## [GIVEN REQUEST]
Word for word, restate the lines from the start of the data below through the line containing "skin = bodySkin(tree, size)".

-- start of STORED DATA --

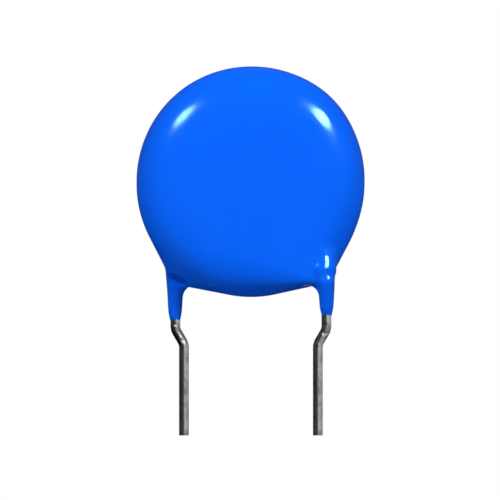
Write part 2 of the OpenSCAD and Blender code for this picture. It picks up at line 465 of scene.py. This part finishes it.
def coatingTree():
    tree, size = newGeometryTree("coating", coatingShape["inputs"])
    skin = bodySkin(tree, size)

    # distance to that skin, less than nothing inside it, with slow ripples on it
    place = addNode(tree, "GeometryNodeInputPosition")
    nearest = addNode(tree, "GeometryNodeSampleNearestSurface", {
        "Mesh": skin, "Value": place, "Sample Position": place}, data_type="FLOAT_VECTOR")
    facing = addNode(tree, "GeometryNodeSampleNearestSurface", {
        "Mesh": skin, "Value": addNode(tree, "GeometryNodeInputNormal"), "Sample Position": place},
        data_type="FLOAT_VECTOR")
    off = addNode(tree, "ShaderNodeVectorMath", [place, nearest], operation="SUBTRACT")
    resin = addNode(tree, "ShaderNodeVectorMath", [
        off, facing], operation="DOT_PRODUCT").outputs["Value"]
    grain = addNode(tree, "ShaderNodeMath", [1.0, size["Ripple Grain"]], operation="DIVIDE")
    ripple = addNode(tree, "ShaderNodeTexNoise", {"Vector": place, "Scale": grain, "Detail": 0.0})
    swell = addNode(tree, "ShaderNodeMath", [ripple, 0.5], operation="SUBTRACT")
    swell = addNode(tree, "ShaderNodeMath", [swell, size["Ripple"]], operation="MULTIPLY")
    resin = addNode(tree, "ShaderNodeMath", [resin, swell], operation="SUBTRACT")

    for name, side in sides.items():
        leg = legDistance(tree, size, place, name, side)
        resin = addNode(tree, "ShaderNodeMath", [
            resin, leg, size[name.title() + " Fillet"]], operation="SMOOTH_MIN")
        for hollow in coatingShape["hollows"].get(name, []):
            bite = addNode(tree, "ShaderNodeMath", [
                rodDistance(tree, place, hollow["balls"]), -1.0], operation="MULTIPLY")
            resin = addNode(tree, "ShaderNodeMath", [
                resin, bite, hollow["blend"]], operation="SMOOTH_MAX")
        for pool in coatingShape["pools"][name]:
            lump = rodDistance(tree, place, pool["balls"])
            resin = addNode(tree, "ShaderNodeMath", [
                resin, lump, pool["blend"]], operation="SMOOTH_MIN")

    # fill a block of voxels with it and take the skin where it is nothing
    margin = coatingShape["margin"]
    low = [edge - margin for edge in coatLow]
    high = [edge + margin for edge in coatHigh]
    counts = [int((b - a) / coatingShape["inputs"]["Voxel"]) + 1 for a, b in zip(low, high)]
    density = addNode(tree, "ShaderNodeMath", [1.0, resin], operation="SUBTRACT")
    volume = addNode(tree, "GeometryNodeVolumeCube", {
        "Density": density, "Background": 0.0, "Min": low, "Max": high,
        "Resolution X": counts[0], "Resolution Y": counts[1], "Resolution Z": counts[2]})
    shell = addNode(tree, "GeometryNodeVolumeToMesh", {"Volume": volume, "Threshold": 1.0})
    even = addNode(tree, "GeometryNodeBlurAttribute", {
        "Value": place, "Iterations": coatingShape["evenings"]}, data_type="FLOAT_VECTOR")
    evened = addNode(tree, "GeometryNodeSetPosition", {"Geometry": shell, "Position": even})
    return finishTree(tree, evened, epoxy)


coating = makePiece(
    "epoxy_coating", bpy.data.meshes.new("empty"), coatingTree(), coatingShape["inputs"])
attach(coating, "root")
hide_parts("coating")

# The leads' sizes in mm
leadShape = {
    "inputs": {
        "Wire Radius": wireR,
        "Bend Radius": 0.7,
    },
    "kinkGap": 0.13,  # between the seating plane and the kink's lower bend
    "kinkAngle": math.radians(30),
    "webZ": 4.4,  # where the wire turns inwards, inside the body
    "contactX": 2.4,
    "contactRise": 1.9,  # how far it reaches above the middle of the ceramic
    "bendSteps": 16,
    "stepLength": 0.04,
    "ringSteps": 48,
    "flatShare": 0.6,  # how much of a flat's half length is fully pressed
    "fadeShare": 1.3,  # where it has faded out
    # flats that the forming tool pressed in: height, where each one faces, depth and half length
    "dieMarks": {
        "right": [
            (1.33, (-0.2, -0.95, 0.2), 0.02, 0.14), (0.83, (0.3, -0.93, 0.15), 0.03, 0.15),
            (0.5, (0.5, -0.8, -0.3), 0.04, 0.2), (0.1, (-0.3, -0.93, 0.2), 0.02, 0.12)],
        "left": [
            (1.37, (0.08, -0.98, 0.16), 0.025, 0.1), (0.4, (0.1, -0.98, 0.15), 0.015, 0.2)],
    },
}
bendRun = leadShape["inputs"]["Bend Radius"] * math.tan(leadShape["kinkAngle"] / 2)
kinkLow = leadShape["kinkGap"] + bendRun
kinkHigh = kinkLow + (legX - pinX) / math.tan(leadShape["kinkAngle"])


def leadTree(name, side):
    tree, size = newGeometryTree(name + "Lead", leadShape["inputs"])
    path = addNode(tree, "GeometryNodeMeshToCurve", [size["Geometry"]])
    bent = addNode(tree, "GeometryNodeFilletCurve", {
        "Curve": path, "Radius": size["Bend Radius"], "Count": leadShape["bendSteps"],
        "Limit Radius": True}, mode="POLY")
    fine = addNode(tree, "GeometryNodeResampleCurve", {
        "Curve": bent, "Length": leadShape["stepLength"]}, mode="LENGTH")
    along = addNode(tree, "GeometryNodeSplineParameter").outputs["Length"]
    marked = addNode(tree, "GeometryNodeStoreNamedAttribute", {
        "Geometry": fine, "Name": "along", "Value": along},
        data_type="FLOAT", domain="POINT")
    ring = addNode(tree, "GeometryNodeCurvePrimitiveCircle", {
        "Resolution": leadShape["ringSteps"], "Radius": size["Wire Radius"]})
    around = addNode(tree, "GeometryNodeSplineParameter").outputs["Factor"]
    ringMarked = addNode(tree, "GeometryNodeStoreNamedAttribute", {
        "Geometry": ring, "Name": "around", "Value": around},
        data_type="FLOAT", domain="POINT")
    tube = addNode(tree, "GeometryNodeCurveToMesh", {
        "Curve": marked, "Profile Curve": ringMarked, "Fill Caps": True})

    # press each flat in: whatever stands proud of it moves back onto it, less towards its ends
    place = addNode(tree, "GeometryNodeInputPosition").outputs[0]
    for height, facing, depth, half in leadShape["dieMarks"][name]:
        climb = min(max((height - kinkLow) / (kinkHigh - kinkLow), 0), 1)
        centre = (side * (pinX + climb * (legX - pinX)), -side * wireY, height)
        normal = Vector(facing).normalized()
        local = addNode(tree, "ShaderNodeVectorMath", [place, centre], operation="SUBTRACT")
        reach = addNode(tree, "ShaderNodeVectorMath", [local, normal], operation="DOT_PRODUCT")
        level = addNode(tree, "ShaderNodeMath", [size["Wire Radius"], depth], operation="SUBTRACT")
        proud = addNode(tree, "ShaderNodeMath", [
            addNode(tree, "ShaderNodeMath", [
                reach.outputs["Value"], level], operation="SUBTRACT"), 0.0],
            operation="MAXIMUM")
        away = addNode(tree, "ShaderNodeMath", [
            addNode(tree, "ShaderNodeSeparateXYZ", [local]).outputs["Z"]], operation="ABSOLUTE")
        held = addNode(tree, "ShaderNodeMapRange", {
            "Value": away, "From Min": half * leadShape["flatShare"],
            "From Max": half * leadShape["fadeShare"], "To Min": 1.0, "To Max": 0.0},
            interpolation_type="SMOOTHSTEP")
        push = addNode(tree, "ShaderNodeMath", [
            addNode(tree, "ShaderNodeMath", [
                proud, held], operation="MULTIPLY"), -1.0], operation="MULTIPLY")
        shift = addNode(tree, "ShaderNodeVectorMath", {0: normal, "Scale": push}, operation="SCALE")
        place = addNode(tree, "ShaderNodeVectorMath", [place, shift], operation="ADD").outputs[0]
    pressed = addNode(tree, "GeometryNodeSetPosition", {"Geometry": tube, "Position": place})
    return finishTree(tree, pressed, tinnedWire)


# The corners of a lead's route before its bends are rounded, from its cut end up
def leadCorners(side):
    corners = [
        (pinX, leadLow.z), (pinX, kinkLow), (legX, kinkHigh), (legX, leadShape["webZ"]),
        (leadShape["contactX"], bodyZ + leadShape["contactRise"])]
    return [(side * x, -side * wireY, z) for x, z in corners]


wires = []
for name, side in sides.items():
    corners = leadCorners(side)
    route = bpy.data.meshes.new(name + "Route")
    route.from_pydata(corners, [(i, i + 1) for i in range(len(corners) - 1)], [])
    lead = makePiece(name + "_wire", route, leadTree(name, side), leadShape["inputs"])
    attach(lead, "root")
    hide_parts(name + "_lead")
    wires.append(lead)

# The camera and the room
studio = {
    "viewWidth": 28.01,  # mm
    "aimX": -0.05,  # mm
    "aimZ": 5.59,  # mm
    "distance": 0.3,  # m
    "lampDistance": 0.3,  # m
    "ambient": 0.1,  # even light from all round
    "frontGloss": 0.09,  # what gloss mirrors of the room in front and behind
    "rearGloss": 0.04,
    "darkBelow": -0.3,  # the mirrored room fades to black from just over the horizon down to here
    "litAbove": 0.05,
    "backdropHalfAngle": math.radians(18),
    "backdropGloss": 0.5,  # how much of its white the part mirrors
    "floorColour": "#A8A8A8",  # as the part is lit by it
    "floorGlow": 0.2,  # brings the floor up to white for the camera
    "floorReach": 1.0,  # m
}

cameraData = bpy.data.cameras.new("camera")
cameraData.type = "ORTHO"
cameraData.ortho_scale = studio["viewWidth"] * mm
camera = bpy.data.objects.new("camera", cameraData)
camera.location = (studio["aimX"] * mm, -studio["distance"], studio["aimZ"] * mm)
camera.rotation_euler = (math.pi / 2, 0, 0)
bpy.context.scene.collection.objects.link(camera)
bpy.context.scene.camera = camera

# Each softbox stands in a direction from the body and spans width x height degrees there.
# Two give the soft light, and two that show in gloss alone make the glints on the shoulders.
# The wires have lamps of their own at the right, and their left side mirrors the dark of the room.
softboxes = {
    "right": {"towards": (0.53, -0.66, 0.56), "span": (12, 12), "glow": 66.0, "shows": "diffuse"},
    "left": {"towards": (-0.53, -0.66, 0.56), "span": (12, 12), "glow": 49.5, "shows": "diffuse"},
    "rightGlint": {
        "towards": (0.58, -0.644, 0.499), "span": (11.5, 24), "glow": 44.0,
        "shows": "glossy", "lights": "coating"},
    "leftGlint": {
        "towards": (-0.585, -0.609, 0.536), "span": (11, 12), "glow": 29.0,
        "shows": "glossy", "lights": "coating"},
    "side": {"towards": (0.71, -0.71, 0.0), "span": (145, 60), "glow": 0.75, "lights": "wires"},
    "sideEdge": {"towards": (0.97, 0.25, 0.0), "span": (50, 60), "glow": 0.7, "lights": "wires"},
    "wireGlint": {"towards": (0.25, -0.9, 0.3), "span": (12, 16), "glow": 12.0, "lights": "wires"},
    "rear": {"towards": (0.0, 0.8, 0.6), "span": (40, 40), "glow": 3.5, "shows": "diffuse"},
}
litGroups = {}
for name, pieces in {"coating": [coating], "wires": wires}.items():
    litGroups[name] = bpy.data.collections.new(name)
    for piece in pieces:
        litGroups[name].objects.link(piece)


def softbox(name, box):
    data = bpy.data.lights.new(name + "Softbox", "AREA")
    data.shape = "ELLIPSE"
    data.size, data.size_y = (
        2 * studio["lampDistance"] * math.tan(math.radians(angle / 2)) for angle in box["span"])
    area = math.pi / 4 * data.size * data.size_y
    data.energy = box["glow"] * math.pi * area
    lamp = bpy.data.objects.new(name + "Softbox", data)
    outwards = Vector(box["towards"]).normalized()
    sideways = outwards.cross((0, 1, 0)).normalized()
    turn = Matrix((sideways, outwards.cross(sideways), outwards)).transposed()
    place = outwards * studio["lampDistance"] + Vector((0, 0, bodyZ * mm))
    lamp.matrix_world = Matrix.Translation(place) @ turn.to_4x4()
    lamp.visible_camera = False
    lamp.visible_glossy = box.get("shows") != "diffuse"
    lamp.visible_diffuse = box.get("shows") != "glossy"
    bpy.context.scene.collection.objects.link(lamp)
    if "lights" in box:
        lamp.light_linking.receiver_collection = litGroups[box["lights"]]


for name, box in softboxes.items():
    softbox(name, box)

# The world is white behind the part, and the rest of the room is dark where gloss would mirror it
world = bpy.data.worlds.new("studio")
bpy.context.scene.world = world
world.use_nodes = True
tree = world.node_tree
tree.nodes.clear()
rays = addNode(tree, "ShaderNodeLightPath").outputs
heading = addNode(tree, "ShaderNodeSeparateXYZ", [
    addNode(tree, "ShaderNodeTexCoord").outputs["Generated"]])
toBackdrop = addNode(tree, "ShaderNodeMapRange", {
    "Value": heading.outputs["Y"], "From Min": math.cos(studio["backdropHalfAngle"]),
    "From Max": 1.0, "To Max": studio["backdropGloss"]}, interpolation_type="SMOOTHSTEP")
mirrors = addNode(tree, "ShaderNodeMath", [
    rays["Is Glossy Ray"], rays["Is Transmission Ray"]], operation="MAXIMUM")
mirrored = addNode(tree, "ShaderNodeMath", [toBackdrop, mirrors], operation="MULTIPLY")
showsWhite = addNode(tree, "ShaderNodeMath", [rays["Is Camera Ray"], mirrored], operation="MAXIMUM")
room = addNode(tree, "ShaderNodeMapRange", {
    "Value": heading.outputs["Y"], "From Min": 0.0, "From Max": 1.0,
    "To Min": studio["frontGloss"], "To Max": studio["rearGloss"]})
aboveFloor = addNode(tree, "ShaderNodeMapRange", {
    "Value": heading.outputs["Z"], "From Min": studio["darkBelow"], "From Max": studio["litAbove"]})
room = addNode(tree, "ShaderNodeMath", [room, aboveFloor], operation="MULTIPLY")
glow = addNode(tree, "ShaderNodeMix", {"Factor": mirrors, "A": studio["ambient"], "B": room})
strength = addNode(tree, "ShaderNodeMix", {"Factor": showsWhite, "A": glow, "B": 1.0})
addNode(tree, "ShaderNodeOutputWorld", [
    addNode(tree, "ShaderNodeBackground", {"Color": (1, 1, 1, 1), "Strength": strength})])

# The camera sees the floor as white, with the part's shadow on it, and sees through it from below
reach = studio["floorReach"]
floorMesh = bpy.data.meshes.new("floor")
floorMesh.from_pydata([
    (-reach, -reach, cadLow.z), (reach, -reach, cadLow.z),
    (reach, reach, cadLow.z), (-reach, reach, cadLow.z)], [], [(0, 1, 2, 3)])
floor = bpy.data.objects.new("floor", floorMesh)
bpy.context.scene.collection.objects.link(floor)
floorMaterial, tree = newMaterial("pale_floor")
rays = addNode(tree, "ShaderNodeLightPath").outputs
pale = addNode(tree, "ShaderNodeBsdfDiffuse", {"Color": linear(studio["floorColour"])})
white = addNode(tree, "ShaderNodeAddShader", [
    addNode(tree, "ShaderNodeBsdfDiffuse", {"Color": linear("#FFFFFF")}),
    addNode(tree, "ShaderNodeEmission", {
        "Color": linear("#FFFFFF"), "Strength": studio["floorGlow"]})])
fromAbove = addNode(tree, "ShaderNodeMixShader", [rays["Is Camera Ray"], pale, white])
fromBelow = addNode(tree, "ShaderNodeNewGeometry").outputs["Backfacing"]
oneSided = addNode(tree, "ShaderNodeMixShader", [
    fromBelow, fromAbove, addNode(tree, "ShaderNodeBsdfTransparent")])
addNode(tree, "ShaderNodeOutputMaterial", [oneSided])
floorMesh.materials.append(floorMaterial)
floor.visible_glossy = False

bpy.context.scene.view_settings.view_transform = "Standard"
print("stage set")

-- end of STORED DATA --

## [WRITTEN SOLUTION]
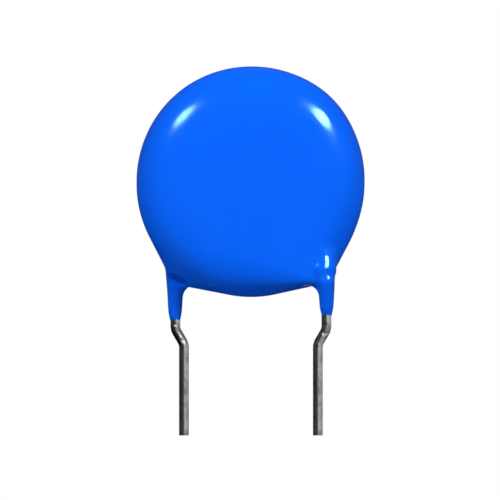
Write part 2 of the OpenSCAD and Blender code for this picture. It picks up at line 465 of scene.py. This part finishes it.
def coatingTree():
    tree, size = newGeometryTree("coating", coatingShape["inputs"])
    skin = bodySkin(tree, size)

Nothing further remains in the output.